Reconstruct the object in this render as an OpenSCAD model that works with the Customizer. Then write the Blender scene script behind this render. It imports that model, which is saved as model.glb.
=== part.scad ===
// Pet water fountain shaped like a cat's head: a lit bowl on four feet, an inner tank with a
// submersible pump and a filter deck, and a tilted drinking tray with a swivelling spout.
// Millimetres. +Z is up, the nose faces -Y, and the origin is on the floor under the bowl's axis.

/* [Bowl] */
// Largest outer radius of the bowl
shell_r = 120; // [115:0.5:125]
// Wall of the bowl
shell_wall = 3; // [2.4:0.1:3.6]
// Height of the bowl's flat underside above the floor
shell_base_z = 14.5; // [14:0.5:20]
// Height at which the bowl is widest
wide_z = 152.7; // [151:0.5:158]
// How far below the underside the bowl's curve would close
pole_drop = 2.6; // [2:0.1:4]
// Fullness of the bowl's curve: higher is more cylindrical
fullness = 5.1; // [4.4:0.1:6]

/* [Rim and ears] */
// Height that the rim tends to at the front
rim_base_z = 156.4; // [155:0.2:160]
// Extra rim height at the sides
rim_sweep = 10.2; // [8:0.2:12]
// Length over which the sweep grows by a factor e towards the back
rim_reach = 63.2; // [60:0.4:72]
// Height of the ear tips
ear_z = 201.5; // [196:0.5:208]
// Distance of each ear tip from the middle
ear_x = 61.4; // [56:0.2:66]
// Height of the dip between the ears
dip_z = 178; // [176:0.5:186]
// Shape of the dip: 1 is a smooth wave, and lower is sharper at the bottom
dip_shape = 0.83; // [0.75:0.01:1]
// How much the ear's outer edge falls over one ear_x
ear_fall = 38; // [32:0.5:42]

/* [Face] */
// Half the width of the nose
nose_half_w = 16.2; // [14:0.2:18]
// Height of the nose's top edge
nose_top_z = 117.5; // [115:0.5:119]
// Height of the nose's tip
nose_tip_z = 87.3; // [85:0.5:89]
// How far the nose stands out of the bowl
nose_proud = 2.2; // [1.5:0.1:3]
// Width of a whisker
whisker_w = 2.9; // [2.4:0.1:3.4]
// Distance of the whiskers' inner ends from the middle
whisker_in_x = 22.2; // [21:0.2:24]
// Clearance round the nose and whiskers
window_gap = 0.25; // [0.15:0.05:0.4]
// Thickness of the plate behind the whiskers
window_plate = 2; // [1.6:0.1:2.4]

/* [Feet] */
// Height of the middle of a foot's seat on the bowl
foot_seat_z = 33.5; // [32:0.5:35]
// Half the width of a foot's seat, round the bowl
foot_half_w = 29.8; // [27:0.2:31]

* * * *

Work to be completed =
Set down the listing in full, keeping every word exactly as it is.

Answer below =
Reconstruct the object in this render as an OpenSCAD model that works with the Customizer. Then write the Blender scene script behind this render. It imports that model, which is saved as model.glb.
=== part.scad ===
// Pet water fountain shaped like a cat's head: a lit bowl on four feet, an inner tank with a
// submersible pump and a filter deck, and a tilted drinking tray with a swivelling spout.
// Millimetres. +Z is up, the nose faces -Y, and the origin is on the floor under the bowl's axis.

/* [Bowl] */
// Largest outer radius of the bowl
shell_r = 120; // [115:0.5:125]
// Wall of the bowl
shell_wall = 3; // [2.4:0.1:3.6]
// Height of the bowl's flat underside above the floor
shell_base_z = 14.5; // [14:0.5:20]
// Height at which the bowl is widest
wide_z = 152.7; // [151:0.5:158]
// How far below the underside the bowl's curve would close
pole_drop = 2.6; // [2:0.1:4]
// Fullness of the bowl's curve: higher is more cylindrical
fullness = 5.1; // [4.4:0.1:6]

/* [Rim and ears] */
// Height that the rim tends to at the front
rim_base_z = 156.4; // [155:0.2:160]
// Extra rim height at the sides
rim_sweep = 10.2; // [8:0.2:12]
// Length over which the sweep grows by a factor e towards the back
rim_reach = 63.2; // [60:0.4:72]
// Height of the ear tips
ear_z = 201.5; // [196:0.5:208]
// Distance of each ear tip from the middle
ear_x = 61.4; // [56:0.2:66]
// Height of the dip between the ears
dip_z = 178; // [176:0.5:186]
// Shape of the dip: 1 is a smooth wave, and lower is sharper at the bottom
dip_shape = 0.83; // [0.75:0.01:1]
// How much the ear's outer edge falls over one ear_x
ear_fall = 38; // [32:0.5:42]

/* [Face] */
// Half the width of the nose
nose_half_w = 16.2; // [14:0.2:18]
// Height of the nose's top edge
nose_top_z = 117.5; // [115:0.5:119]
// Height of the nose's tip
nose_tip_z = 87.3; // [85:0.5:89]
// How far the nose stands out of the bowl
nose_proud = 2.2; // [1.5:0.1:3]
// Width of a whisker
whisker_w = 2.9; // [2.4:0.1:3.4]
// Distance of the whiskers' inner ends from the middle
whisker_in_x = 22.2; // [21:0.2:24]
// Clearance round the nose and whiskers
window_gap = 0.25; // [0.15:0.05:0.4]
// Thickness of the plate behind the whiskers
window_plate = 2; // [1.6:0.1:2.4]

/* [Feet] */
// Height of the middle of a foot's seat on the bowl
foot_seat_z = 33.5; // [32:0.5:35]
// Half the width of a foot's seat, round the bowl
foot_half_w = 29.8; // [27:0.2:31]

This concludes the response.